In a statement issued late on Saturday at the end of an Economic Community of West African States (ECOWAS) summit in Nigeria's capital, Abuja, the leaders said they had adopted ECO as the name of the planned currency.
The bloc, which represents an estimated population of about 385 million people, said it acknowledged a 2018 report which underlined "the worsening of the macroeconomic convergence" and urged member states to do "more to improve on their performance" as the deadline for the establishment of a monetary union approached.
The 2018 report called, among others, for the promotion and liberalisation of regional trade, the consolidation of the customs union and the creation of a free trade area - all of which are yet to be met.
Mahamadou Issoufou, ECOWAS chairman and Niger's president, said there was "a real firm political will" to increase efforts ahead of the January 2020 deadline.
"We are of the view that countries that are ready will launch the single currency and countries that are not ready will join the programme as they comply with all six convergence criteria," Issoufou said.
Leaders in the bloc have for decades held discussions and meetings on issuing a common currency amid efforts to boost regional trade and investment, without, however, making significant progress.
Currently, eight ECOWAS countries - Benin, Burkina Faso, Guinea-Bissau, Ivory Coast, Mali, Niger, Senegal and Togo - use the CFA Franc, while the other seven - Cape Verde, The Gambia, Ghana, Guinea, Liberia, Nigeria and Sierra Leone - have their own currencies.
Adewunmi Emoruwa, a policy analyst with Gatefield, a public strategy and media group, said he was not convinced that the introduction of a single currency would solve the region's economic problems.
"The common currency on its own will not necessarily make doing business any easier than it is now. If policymakers see the single currency as the magic wand for boosting intraregional trade, they will be disappointed," Emoruwa told Al Jazeera.
"The ECOWAS bloc is particularly volatile, both politically and economically. It means countries might need to create unique responses to shocks which would be limited by the common monetary policy control.
Moreover, it's uncertain that regional economies are strong enough to back bailouts in the event of a crisis among participating member states," he said.
According to the African Development Bank, regional inflation has stood at double digits since 2015, way above the five percent target outlined as one of the convergence criteria for ECO's implementation. Meanwhile, Nigeria, which controls two-thirds of the regional economy, has struggled to meet its growth projections.

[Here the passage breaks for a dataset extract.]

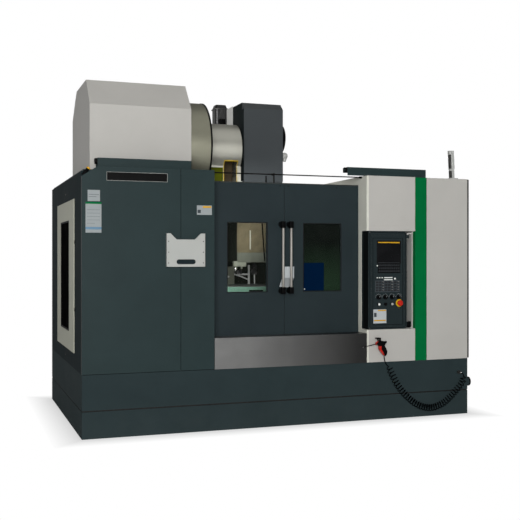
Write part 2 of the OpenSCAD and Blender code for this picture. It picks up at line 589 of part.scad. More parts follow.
// Rotary switch with a raised grip
module rotary(x, z, r) {
  rod_y(x, fy - 6, fy, z, r, 24);
  rod_y(x, fy - 22, fy - 6, z, r - 5, 24);
  blk(x - 3.5, x + 3.5, fy - 26, fy - 21, z - r + 5, z + r - 5);
}
switch_z = panel_z0 + 276;
button_z = panel_z0 + 216;
module control_switches() color([0.03, 0.035, 0.04]) {
  for (i = [0:3]) rotary(panel_x0 + 96 + 64.5 * i, switch_z, 20);
  for (i = [0:2]) rod_y(panel_x0 + 98 + 62.5 * i, fy - 12, fy, button_z, 13, 24);
}
module emergency_stop() color([0.75, 0.1, 0.06]) translate([panel_x0 + 294, fy, button_z + 8]) rotate([90, 0, 0]) {
  cylinder(r = 31, h = 5, $fn = 40);
  cylinder(r = 14, h = 26);
  translate([0, 0, 18]) cylinder(r1 = 22, r2 = 26, h = 8, $fn = 40);
  translate([0, 0, 26]) cylinder(r1 = 26, r2 = 19, h = 9, $fn = 40);
}

// Fittings on top
light_x = hw - 146;
light_y = fy + 22;
// A bar with round edges that stands upright on its own foot
module round_bar(w, d, z0, z1, r) {
  translate([0, 0, z0]) linear_extrude(z1 - z0) offset(r = r, $fn = 24) square([w - 2 * r, d - 2 * r], center = true);
}
module tower_light() color([0.62, 0.63, 0.64]) {
  blk(light_x - 26, light_x + 54, light_y - 18, light_y + 16, front_top - 3, front_top + 4);
  translate([light_x, light_y, front_top + 2]) rotate([0, -2.7, 0]) {
    round_bar(44, 30, 0, 68, 5);
    round_bar(40, 27, 68, 74, 4);
    round_bar(47, 34, 74, 214, 8);
    round_bar(49, 36, 214, 244, 8);
  }
}
// Folded guide channel with a round roller that shows at its left end
module channel(x0, x1, z0, z1) {
  side_profile(x0, x1, [[fy + 45, z0], [fy + 48, z0], [fy + 48, z1 - 3], [fy + 137, z1 - 3], [fy + 137, z0 + 30],
    [fy + 140, z0 + 30], [fy + 140, z1], [fy + 45, z1]]);
  rod_x(x0 - 16, x1 - 20, fy + 48 + 22, z1 - 3 - 22, 22);
}
left_chan_x0 = -hw + 127;
chan_h = 94;
module top_channels() color([0.22, 0.24, 0.25]) {
  channel(left_chan_x0, x_left_seam + 98, roof_z + wall_t, roof_z + wall_t + chan_h);
  channel(x_door1 - 158, x_end + 18, front_top, front_top + 71);
  blk(x_door1 + 75, x_end + 18, fy + 45, fy + 48, roof_z + wall_t, front_top + 1);
}
rod_z_pos = front_top - 9;
module top_rod() color([0.5, 0.5, 0.5]) {
  rod_x(x_door0, x_door1, fy + 95, rod_z_pos, 5, 16);
  blk(x_mid - 176, x_mid - 166, door_y + 9, door_y + 21, rail_top, front_top - 15);
  blk(x_mid - 105, x_mid - 95, door_y + 9, door_y + 21, rail_top, front_top + 12);
}
pocket_x0 = x_left_seam - 120;
pocket_w = 311;
pocket_z0 = base_h + 824;
module document_pocket() color([0.72, 0.72, 0.7]) difference() {
  front_profile(fy - 30, fy, [[pocket_x0, pocket_z0], [pocket_x0 + pocket_w, pocket_z0], [pocket_x0 + pocket_w, pocket_z0 + 263],
    [pocket_x0 + pocket_w - 30, pocket_z0 + 263], [pocket_x0 + pocket_w - 79, pocket_z0 + 215],
    [pocket_x0 + 78, pocket_z0 + 215], [pocket_x0 + 30, pocket_z0 + 263], [pocket_x0, pocket_z0 + 263]]);
  blk(pocket_x0 + 2, pocket_x0 + pocket_w - 2, fy - 28, fy - 2, pocket_z0 + 2, pocket_z0 + 300);
  round_plate(pocket_x0 + 78, pocket_x0 + 233, fy - 31, fy - 27, pocket_z0 + 20, pocket_z0 + 58, 18);
}
module nameplate_blank() color([0.02, 0.02, 0.02])
  round_plate(-hw + 188, -hw + 667, fy - 3, fy, front_top - 108, front_top - 40, 12);

// Air gun, hung by its hook on the bay panel
gun_y = fy - 40;
gun_x = x_door1 + 100;
module air_gun() color([0.05, 0.05, 0.05]) translate([gun_x, 0, base_h + 148]) {
  front_profile(gun_y - 15, gun_y + 15, [[-36, 11], [-6, 40], [57, 32], [64, 26], [44, 0], [0, -8]]);
  front_profile(gun_y - 13, gun_y + 13, [[0, -7], [44, 1], [70, -52], [64, -79], [50, -93], [38, -80], [22, -60]]);
  translate([-34, gun_y, 12]) rotate([0, -101, 0]) cylinder(r = 3, h = 120, $fn = 16);
  front_profile(gun_y - 3, fy, [[-3, 39], [14, 37], [14, 64], [-23, 62], [-23, 54], [-3, 54]]);
}
fit_x = hw - 93;
fit_z = base_h - 120;
hose_y = fy - 27;
module hose_fitting() color([0.7, 0.7, 0.72]) {
  rod_y(fit_x, fy - 14, fy, fit_z, 16, 6);
  rod_y(fit_x, fy - 38, fy - 13, fit_z, 10);
}

// The coiled hose sags between the gun and the fitting. Its route is a list of [x, z] points.
lead_route = [[855, 545], [860, 520], [864, 496], [871, 476], [882, 463.5], [894, 452.5], [902.8, 438.3]];
tail_route = [[1638.2, 298.3], [1644.2, 306.4], [1646, 320], [1639, 336], [1624, 348], [1610, 360.5]];
coil_route = [[903, 438], [921, 409], [937, 379], [961, 333], [991, 286], [1039, 226], [1100, 168], [1162, 122],
  [1231, 90], [1308, 77], [1378, 87], [1449, 117], [1512, 164], [1566, 214], [1609, 259], [1638, 298]];
coil_r = 24;
hose_r = 4;
module air_hose_lead() color([0.04, 0.04, 0.04]) {
  flat_tube(lead_route, hose_y, hose_r, 8);
  flat_tube(tail_route, hose_y, hose_r, 8);
}
module air_hose_coil() color([0.04, 0.04, 0.04]) flat_tube(coil_route, hose_y, coil_r, 10);

base_skirt_lower();
base_skirt_upper();
machine_bed();
column();
z_guides();
saddle();
work_table();
spindle_head();
spindle();
coolant_block();
head_cover();
head_side_disc();
head_side_elbow();
z_axis_motor();
z_drive_housing();
magazine_cover();
magazine_drum();
magazine_rim();
magazine_hub();
left_front_panel();
left_inner_panel();
left_side_panel();
left_side_hatch();
left_side_window();
left_roof_panel();
chamber_front_frame();
chamber_walls();
chip_slopes();
door_rails();
door_left();
door_left_glass();
door_left_handle();
door_right();
door_right_glass();
door_right_handle();
front_apron();
bay_panels();
bay_return();
bay_recess();
stripe_panel();
end_panel();
right_side_panel();
right_roof_panel();
rear_panel();
electrical_cabinet();
panel_pivot();
control_box();
control_screen();
control_keys();
control_switches();
emergency_stop();
tower_light();
top_channels();
top_rod();
document_pocket();
nameplate_blank();
air_gun();
hose_fitting();
air_hose_lead();
air_hose_coil();
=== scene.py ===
"""Vertical machining center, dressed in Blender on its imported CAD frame.

Every object is in metres in the CAD frame: +X to the operator's right, +Y to the back, +Z up. The CAD
solids keep their shapes and get their finishes here. Smaller pieces are modelled on top of them.
"""

import logging
import math
import random
from dataclasses import dataclass, field
from enum import Enum
from typing import Callable, Sequence

import bmesh
import bpy
from mathutils import Matrix, Vector


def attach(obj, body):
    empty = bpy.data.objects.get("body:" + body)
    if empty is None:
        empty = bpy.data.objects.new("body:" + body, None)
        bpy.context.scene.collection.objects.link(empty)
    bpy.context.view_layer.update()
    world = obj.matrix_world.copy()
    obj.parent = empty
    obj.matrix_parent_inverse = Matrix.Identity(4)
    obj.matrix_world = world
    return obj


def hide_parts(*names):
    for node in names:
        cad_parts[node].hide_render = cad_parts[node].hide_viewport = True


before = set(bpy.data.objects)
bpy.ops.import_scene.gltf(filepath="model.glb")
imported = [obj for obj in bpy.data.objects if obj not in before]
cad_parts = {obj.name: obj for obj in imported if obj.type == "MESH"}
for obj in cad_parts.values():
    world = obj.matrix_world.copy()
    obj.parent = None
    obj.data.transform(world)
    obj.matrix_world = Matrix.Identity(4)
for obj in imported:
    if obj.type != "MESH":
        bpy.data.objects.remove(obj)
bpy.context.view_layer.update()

log = logging.getLogger("machining_center")

Point = Sequence[float]
FRONT = -1.025
DOOR_Y = -0.855
FLOOR_Z = 0.0


class Axis(Enum):
    """An axis of the frame."""

    X = Vector((1, 0, 0))
    Y = Vector((0, 1, 0))
    Z = Vector((0, 0, 1))


class Body(Enum):
    """The CAD bodies that pieces ride on."""

    ENCLOSURE = "enclosure"
    DOOR_LEFT = "door_left"
    DOOR_RIGHT = "door_right"
    SADDLE = "saddle"
    TABLE = "table"
    HEAD = "head"
    SPINDLE = "spindle"
    PANEL = "control_panel"


def linear(red: float, green: float, blue: float) -> tuple[float, float, float, float]:
    """Turns a colour seen on screen, 0 to 255, into Blender's linear colour.

    Args:
        red: Red, 0 to 255.
        green: Green, 0 to 255.
        blue: Blue, 0 to 255.

    Returns:
        The linear colour with an alpha of 1.
    """
    out = []
    for value in (red, green, blue):
        part = value / 255
        out.append(part / 12.92 if part <= 0.04045 else ((part + 0.055) / 1.055) ** 2.4)
    return (out[0], out[1], out[2], 1.0)


class NodeDesk:
    """Places nodes and links in one node tree."""

    def __init__(self, tree: bpy.types.NodeTree) -> None:
        """Keeps the tree that the nodes go into."""
        self.tree = tree
        self.column = 0

    def put(self, kind: str, **values: object) -> bpy.types.Node:
        """Adds a node and sets its properties and inputs.

        Args:
            kind: Blender's name of the node type.
            **values: Properties by name, or inputs by name with an underscore for each space.

        Returns:
            The new node.
        """
        node = self.tree.nodes.new(kind)
        self.column += 1
        node.location = (self.column * 180, -(self.column % 3) * 160)
        for name, value in values.items():
            if hasattr(node, name):
                setattr(node, name, value)
            else:
                node.inputs[name.replace("_", " ")].default_value = value
        return node

    def join(self, source: bpy.types.NodeSocket, target: bpy.types.NodeSocket) -> None:
        """Links one socket to another."""
        self.tree.links.new(source, target)

    def math(self, operation: str, first: object, second: object, clamp: bool = False) -> bpy.types.NodeSocket:
        """Adds a Math node on two sockets or numbers.

        Args:
            operation: Blender's name of the operation.
            first: The first socket or number.
            second: The second socket or number.
            clamp: Whether the result stays from 0 to 1.

        Returns:
            The output socket.
        """
        node = self.put("ShaderNodeMath", operation=operation, use_clamp=clamp)
        for socket, value in zip(node.inputs, (first, second)):
            if isinstance(value, bpy.types.NodeSocket):
                self.join(value, socket)
            else:
                socket.default_value = value
        return node.outputs[0]

    def mix(self, factor: object, first: object, second: object, blend: str = "MIX") -> bpy.types.NodeSocket:
        """Adds a colour Mix node.

        Args:
            factor: The factor as a socket or number.
            first: The first colour as a socket or four numbers.
            second: The second colour as a socket or four numbers.
            blend: Blender's name of the blend type.

        Returns:
            The colour output socket.
        """
        node = self.put("ShaderNodeMix", data_type="RGBA", blend_type=blend)
        for index, value in ((0, factor), (6, first), (7, second)):
            if isinstance(value, bpy.types.NodeSocket):
                self.join(value, node.inputs[index])
            else:
                node.inputs[index].default_value = value
        return node.outputs[2]

    def span(self, value: bpy.types.NodeSocket, low: float, high: float, to_low: float, to_high: float) -> bpy.types.NodeSocket:
        """Adds a clamped Map Range node and returns its output socket."""
        node = self.put("ShaderNodeMapRange", clamp=True)
        self.join(value, node.inputs[0])
        for index, number in enumerate((low, high, to_low, to_high), start=1):
            node.inputs[index].default_value = number
        return node.outputs[0]

    def place(self, scale: Point = (1, 1, 1), at: Point = (0, 0, 0), turn: Point = (0, 0, 0)) -> bpy.types.NodeSocket:
        """Returns Object coordinates after a Mapping node that scales, moves and turns them."""
        coords = self.put("ShaderNodeTexCoord")
        mapping = self.put("ShaderNodeMapping")
        mapping.inputs["Location"].default_value = at
        mapping.inputs["Rotation"].default_value = turn
        mapping.inputs["Scale"].default_value = scale
        self.join(coords.outputs["Object"], mapping.inputs["Vector"])
        return mapping.outputs[0]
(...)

Separately, in his address welcoming the leaders to the summit, Nigerian President Muhammadu Buhari expressed concerns about increasing violence and attacks in the region.
"Despite the overall appreciable progress we have made, particularly in the field of political governance, our sub-region continues to face considerable security challenges," Buhari said.
"We are all witnesses to the recurring incidents of intercommunal clashes, herder-farmer conflicts, banditry and terrorist attacks in all our countries," he added. "The need for the adoption of a common strategy at the national and regional level to combat them [Insecurity], has become imperative".
In recent years, several countries in the region have been dealing with both internal and external security threats.
Ethnic clashes in Mali have left hundreds dead and thousands displaced, while armed groups operating across the Sahel have been attacking targets in Niger and Burkina Faso.
Nigeria has long tried to effectively deal with threats from the Boko Haram armed group, while clashes between herders and farmers have also increased insecurity concerns in the country.
Violence between the groups over access to grazing land and water, which is becoming scarce in the face of rapid population and drought, has left thousands dead.
"In Nigeria, there is an underlying dishonesty in tackling the issue, and that dishonesty has fuelled mistrust, which worsens the problem, and makes it to metastasise," Cheta Nwanze, security analyst with SBM Intelligence, told Al Jazeera.
"In most other West African states, their problem is a straight up lack of resources to tackle the issue, but they are more honest about it than Nigeria, hence the problem will probably not go away," Nwanze added.